WRITTEN TASK ::
Transcribe all of the material exactly.

Data records
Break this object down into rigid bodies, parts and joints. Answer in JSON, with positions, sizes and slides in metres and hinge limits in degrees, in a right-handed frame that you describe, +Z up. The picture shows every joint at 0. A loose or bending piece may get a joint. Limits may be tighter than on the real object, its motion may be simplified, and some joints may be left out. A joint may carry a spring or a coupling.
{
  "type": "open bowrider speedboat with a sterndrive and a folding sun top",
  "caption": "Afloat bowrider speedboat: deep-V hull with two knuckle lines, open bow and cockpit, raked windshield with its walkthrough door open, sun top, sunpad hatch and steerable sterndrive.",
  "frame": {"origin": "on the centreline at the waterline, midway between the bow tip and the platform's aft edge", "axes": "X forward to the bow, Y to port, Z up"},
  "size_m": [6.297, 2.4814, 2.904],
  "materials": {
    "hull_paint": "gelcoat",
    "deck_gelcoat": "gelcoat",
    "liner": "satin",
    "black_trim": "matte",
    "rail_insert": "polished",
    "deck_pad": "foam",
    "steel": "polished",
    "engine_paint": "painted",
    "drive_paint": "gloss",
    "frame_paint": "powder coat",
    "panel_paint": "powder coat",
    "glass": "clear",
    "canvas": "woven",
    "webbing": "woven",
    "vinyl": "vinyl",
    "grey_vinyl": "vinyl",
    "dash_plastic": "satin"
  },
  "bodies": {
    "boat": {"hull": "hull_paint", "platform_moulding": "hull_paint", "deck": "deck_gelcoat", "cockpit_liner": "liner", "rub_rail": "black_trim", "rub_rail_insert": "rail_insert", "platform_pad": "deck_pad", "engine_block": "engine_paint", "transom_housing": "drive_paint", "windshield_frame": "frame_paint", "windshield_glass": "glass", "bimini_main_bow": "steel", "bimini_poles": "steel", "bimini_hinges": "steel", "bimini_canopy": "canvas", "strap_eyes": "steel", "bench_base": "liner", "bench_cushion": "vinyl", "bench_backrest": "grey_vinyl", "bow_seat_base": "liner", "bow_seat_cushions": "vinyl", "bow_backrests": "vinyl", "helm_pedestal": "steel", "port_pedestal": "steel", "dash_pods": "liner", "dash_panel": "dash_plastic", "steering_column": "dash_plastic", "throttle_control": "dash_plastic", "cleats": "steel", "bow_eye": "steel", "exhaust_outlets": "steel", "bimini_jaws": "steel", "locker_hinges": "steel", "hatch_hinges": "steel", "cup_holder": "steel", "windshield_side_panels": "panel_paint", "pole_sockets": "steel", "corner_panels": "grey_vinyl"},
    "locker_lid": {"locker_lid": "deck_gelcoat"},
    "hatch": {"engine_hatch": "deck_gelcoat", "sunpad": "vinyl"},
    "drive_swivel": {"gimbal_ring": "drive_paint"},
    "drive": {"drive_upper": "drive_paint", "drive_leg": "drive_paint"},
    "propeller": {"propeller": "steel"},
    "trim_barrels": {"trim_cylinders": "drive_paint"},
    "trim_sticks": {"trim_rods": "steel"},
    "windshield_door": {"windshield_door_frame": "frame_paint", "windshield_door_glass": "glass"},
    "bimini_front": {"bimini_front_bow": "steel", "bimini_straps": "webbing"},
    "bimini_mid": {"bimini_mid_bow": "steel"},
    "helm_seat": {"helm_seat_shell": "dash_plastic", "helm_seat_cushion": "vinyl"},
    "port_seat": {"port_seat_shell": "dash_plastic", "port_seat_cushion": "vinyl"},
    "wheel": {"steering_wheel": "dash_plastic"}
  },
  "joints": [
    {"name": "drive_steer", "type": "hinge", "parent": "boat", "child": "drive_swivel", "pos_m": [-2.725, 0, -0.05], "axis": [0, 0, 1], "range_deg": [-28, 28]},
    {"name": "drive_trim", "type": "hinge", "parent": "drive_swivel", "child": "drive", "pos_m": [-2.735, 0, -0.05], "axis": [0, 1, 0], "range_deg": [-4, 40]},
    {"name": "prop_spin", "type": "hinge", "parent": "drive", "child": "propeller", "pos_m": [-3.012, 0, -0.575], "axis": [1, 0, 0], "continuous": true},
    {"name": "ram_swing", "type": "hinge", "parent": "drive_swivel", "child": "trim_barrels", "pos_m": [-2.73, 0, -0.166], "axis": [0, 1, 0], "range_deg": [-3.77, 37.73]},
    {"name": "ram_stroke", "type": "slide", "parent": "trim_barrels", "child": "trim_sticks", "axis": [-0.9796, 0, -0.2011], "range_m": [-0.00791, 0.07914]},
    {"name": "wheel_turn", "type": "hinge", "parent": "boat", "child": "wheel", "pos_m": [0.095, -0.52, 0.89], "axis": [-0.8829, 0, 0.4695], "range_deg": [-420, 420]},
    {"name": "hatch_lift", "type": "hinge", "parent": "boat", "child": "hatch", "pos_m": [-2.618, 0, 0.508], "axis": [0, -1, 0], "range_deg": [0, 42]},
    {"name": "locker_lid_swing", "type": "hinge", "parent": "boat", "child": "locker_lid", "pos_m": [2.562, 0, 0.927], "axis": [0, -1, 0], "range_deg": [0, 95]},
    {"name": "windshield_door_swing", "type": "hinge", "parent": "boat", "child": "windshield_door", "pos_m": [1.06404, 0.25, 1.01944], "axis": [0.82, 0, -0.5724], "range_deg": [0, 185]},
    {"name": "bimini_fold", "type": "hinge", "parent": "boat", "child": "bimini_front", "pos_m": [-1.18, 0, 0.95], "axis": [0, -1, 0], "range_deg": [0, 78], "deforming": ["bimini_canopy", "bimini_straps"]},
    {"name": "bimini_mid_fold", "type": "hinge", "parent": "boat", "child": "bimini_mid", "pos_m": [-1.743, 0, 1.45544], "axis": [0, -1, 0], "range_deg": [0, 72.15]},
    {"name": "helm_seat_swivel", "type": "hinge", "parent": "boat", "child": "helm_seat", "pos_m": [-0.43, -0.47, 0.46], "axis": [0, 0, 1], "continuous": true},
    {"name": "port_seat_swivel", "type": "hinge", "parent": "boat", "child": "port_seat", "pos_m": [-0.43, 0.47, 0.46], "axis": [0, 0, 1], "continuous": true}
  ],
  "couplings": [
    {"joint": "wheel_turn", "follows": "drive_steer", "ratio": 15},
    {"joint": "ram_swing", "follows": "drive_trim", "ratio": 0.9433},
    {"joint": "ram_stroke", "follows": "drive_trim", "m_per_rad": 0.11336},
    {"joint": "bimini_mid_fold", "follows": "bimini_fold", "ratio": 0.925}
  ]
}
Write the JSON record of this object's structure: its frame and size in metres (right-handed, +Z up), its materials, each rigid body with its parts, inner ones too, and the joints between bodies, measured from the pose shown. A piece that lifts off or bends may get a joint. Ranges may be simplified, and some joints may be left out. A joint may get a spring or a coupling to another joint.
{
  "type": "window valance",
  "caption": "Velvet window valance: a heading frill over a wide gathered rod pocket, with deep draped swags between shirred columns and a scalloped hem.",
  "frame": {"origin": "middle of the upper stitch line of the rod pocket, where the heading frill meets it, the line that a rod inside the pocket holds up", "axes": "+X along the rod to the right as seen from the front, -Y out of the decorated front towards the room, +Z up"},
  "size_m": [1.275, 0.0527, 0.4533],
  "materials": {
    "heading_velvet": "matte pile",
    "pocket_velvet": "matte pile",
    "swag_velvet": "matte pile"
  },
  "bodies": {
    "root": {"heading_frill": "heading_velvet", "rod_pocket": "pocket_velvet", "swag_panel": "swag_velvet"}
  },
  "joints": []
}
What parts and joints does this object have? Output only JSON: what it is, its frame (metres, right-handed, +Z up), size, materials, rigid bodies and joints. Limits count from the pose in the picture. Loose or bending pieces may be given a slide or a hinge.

THE REPLY ::
Break this object down into rigid bodies, parts and joints. Answer in JSON, with positions, sizes and slides in metres and hinge limits in degrees, in a right-handed frame that you describe, +Z up. The picture shows every joint at 0. A loose or bending piece may get a joint. Limits may be tighter than on the real object, its motion may be simplified, and some joints may be left out. A joint may carry a spring or a coupling.
{
  "type": "open bowrider speedboat with a sterndrive and a folding sun top",
  "caption": "Afloat bowrider speedboat: deep-V hull with two knuckle lines, open bow and cockpit, raked windshield with its walkthrough door open, sun top, sunpad hatch and steerable sterndrive.",
  "frame": {"origin": "on the centreline at the waterline, midway between the bow tip and the platform's aft edge", "axes": "X forward to the bow, Y to port, Z up"},
  "size_m": [6.297, 2.4814, 2.904],
  "materials": {
    "hull_paint": "gelcoat",
    "deck_gelcoat": "gelcoat",
    "liner": "satin",
    "black_trim": "matte",
    "rail_insert": "polished",
    "deck_pad": "foam",
    "steel": "polished",
    "engine_paint": "painted",
    "drive_paint": "gloss",
    "frame_paint": "powder coat",
    "panel_paint": "powder coat",
    "glass": "clear",
    "canvas": "woven",
    "webbing": "woven",
    "vinyl": "vinyl",
    "grey_vinyl": "vinyl",
    "dash_plastic": "satin"
  },
  "bodies": {
    "boat": {"hull": "hull_paint", "platform_moulding": "hull_paint", "deck": "deck_gelcoat", "cockpit_liner": "liner", "rub_rail": "black_trim", "rub_rail_insert": "rail_insert", "platform_pad": "deck_pad", "engine_block": "engine_paint", "transom_housing": "drive_paint", "windshield_frame": "frame_paint", "windshield_glass": "glass", "bimini_main_bow": "steel", "bimini_poles": "steel", "bimini_hinges": "steel", "bimini_canopy": "canvas", "strap_eyes": "steel", "bench_base": "liner", "bench_cushion": "vinyl", "bench_backrest": "grey_vinyl", "bow_seat_base": "liner", "bow_seat_cushions": "vinyl", "bow_backrests": "vinyl", "helm_pedestal": "steel", "port_pedestal": "steel", "dash_pods": "liner", "dash_panel": "dash_plastic", "steering_column": "dash_plastic", "throttle_control": "dash_plastic", "cleats": "steel", "bow_eye": "steel", "exhaust_outlets": "steel", "bimini_jaws": "steel", "locker_hinges": "steel", "hatch_hinges": "steel", "cup_holder": "steel", "windshield_side_panels": "panel_paint", "pole_sockets": "steel", "corner_panels": "grey_vinyl"},
    "locker_lid": {"locker_lid": "deck_gelcoat"},
    "hatch": {"engine_hatch": "deck_gelcoat", "sunpad": "vinyl"},
    "drive_swivel": {"gimbal_ring": "drive_paint"},
    "drive": {"drive_upper": "drive_paint", "drive_leg": "drive_paint"},
    "propeller": {"propeller": "steel"},
    "trim_barrels": {"trim_cylinders": "drive_paint"},
    "trim_sticks": {"trim_rods": "steel"},
    "windshield_door": {"windshield_door_frame": "frame_paint", "windshield_door_glass": "glass"},
    "bimini_front": {"bimini_front_bow": "steel", "bimini_straps": "webbing"},
    "bimini_mid": {"bimini_mid_bow": "steel"},
    "helm_seat": {"helm_seat_shell": "dash_plastic", "helm_seat_cushion": "vinyl"},
    "port_seat": {"port_seat_shell": "dash_plastic", "port_seat_cushion": "vinyl"},
    "wheel": {"steering_wheel": "dash_plastic"}
  },
  "joints": [
    {"name": "drive_steer", "type": "hinge", "parent": "boat", "child": "drive_swivel", "pos_m": [-2.725, 0, -0.05], "axis": [0, 0, 1], "range_deg": [-28, 28]},
    {"name": "drive_trim", "type": "hinge", "parent": "drive_swivel", "child": "drive", "pos_m": [-2.735, 0, -0.05], "axis": [0, 1, 0], "range_deg": [-4, 40]},
    {"name": "prop_spin", "type": "hinge", "parent": "drive", "child": "propeller", "pos_m": [-3.012, 0, -0.575], "axis": [1, 0, 0], "continuous": true},
    {"name": "ram_swing", "type": "hinge", "parent": "drive_swivel", "child": "trim_barrels", "pos_m": [-2.73, 0, -0.166], "axis": [0, 1, 0], "range_deg": [-3.77, 37.73]},
    {"name": "ram_stroke", "type": "slide", "parent": "trim_barrels", "child": "trim_sticks", "axis": [-0.9796, 0, -0.2011], "range_m": [-0.00791, 0.07914]},
    {"name": "wheel_turn", "type": "hinge", "parent": "boat", "child": "wheel", "pos_m": [0.095, -0.52, 0.89], "axis": [-0.8829, 0, 0.4695], "range_deg": [-420, 420]},
    {"name": "hatch_lift", "type": "hinge", "parent": "boat", "child": "hatch", "pos_m": [-2.618, 0, 0.508], "axis": [0, -1, 0], "range_deg": [0, 42]},
    {"name": "locker_lid_swing", "type": "hinge", "parent": "boat", "child": "locker_lid", "pos_m": [2.562, 0, 0.927], "axis": [0, -1, 0], "range_deg": [0, 95]},
    {"name": "windshield_door_swing", "type": "hinge", "parent": "boat", "child": "windshield_door", "pos_m": [1.06404, 0.25, 1.01944], "axis": [0.82, 0, -0.5724], "range_deg": [0, 185]},
    {"name": "bimini_fold", "type": "hinge", "parent": "boat", "child": "bimini_front", "pos_m": [-1.18, 0, 0.95], "axis": [0, -1, 0], "range_deg": [0, 78], "deforming": ["bimini_canopy", "bimini_straps"]},
    {"name": "bimini_mid_fold", "type": "hinge", "parent": "boat", "child": "bimini_mid", "pos_m": [-1.743, 0, 1.45544], "axis": [0, -1, 0], "range_deg": [0, 72.15]},
    {"name": "helm_seat_swivel", "type": "hinge", "parent": "boat", "child": "helm_seat", "pos_m": [-0.43, -0.47, 0.46], "axis": [0, 0, 1], "continuous": true},
    {"name": "port_seat_swivel", "type": "hinge", "parent": "boat", "child": "port_seat", "pos_m": [-0.43, 0.47, 0.46], "axis": [0, 0, 1], "continuous": true}
  ],
  "couplings": [
    {"joint": "wheel_turn", "follows": "drive_steer", "ratio": 15},
    {"joint": "ram_swing", "follows": "drive_trim", "ratio": 0.9433},
    {"joint": "ram_stroke", "follows": "drive_trim", "m_per_rad": 0.11336},
    {"joint": "bimini_mid_fold", "follows": "bimini_fold", "ratio": 0.925}
  ]
}
Write the JSON record of this object's structure: its frame and size in metres (right-handed, +Z up), its materials, each rigid body with its parts, inner ones too, and the joints between bodies, measured from the pose shown. A piece that lifts off or bends may get a joint. Ranges may be simplified, and some joints may be left out. A joint may get a spring or a coupling to another joint.
{
  "type": "window valance",
  "caption": "Velvet window valance: a heading frill over a wide gathered rod pocket, with deep draped swags between shirred columns and a scalloped hem.",
  "frame": {"origin": "middle of the upper stitch line of the rod pocket, where the heading frill meets it, the line that a rod inside the pocket holds up", "axes": "+X along the rod to the right as seen from the front, -Y out of the decorated front towards the room, +Z up"},
  "size_m": [1.275, 0.0527, 0.4533],
  "materials": {
    "heading_velvet": "matte pile",
    "pocket_velvet": "matte pile",
    "swag_velvet": "matte pile"
  },
  "bodies": {
    "root": {"heading_frill": "heading_velvet", "rod_pocket": "pocket_velvet", "swag_panel": "swag_velvet"}
  },
  "joints": []
}
What parts and joints does this object have? Output only JSON: what it is, its frame (metres, right-handed, +Z up), size, materials, rigid bodies and joints. Limits count from the pose in the picture. Loose or bending pieces may be given a slide or a hinge.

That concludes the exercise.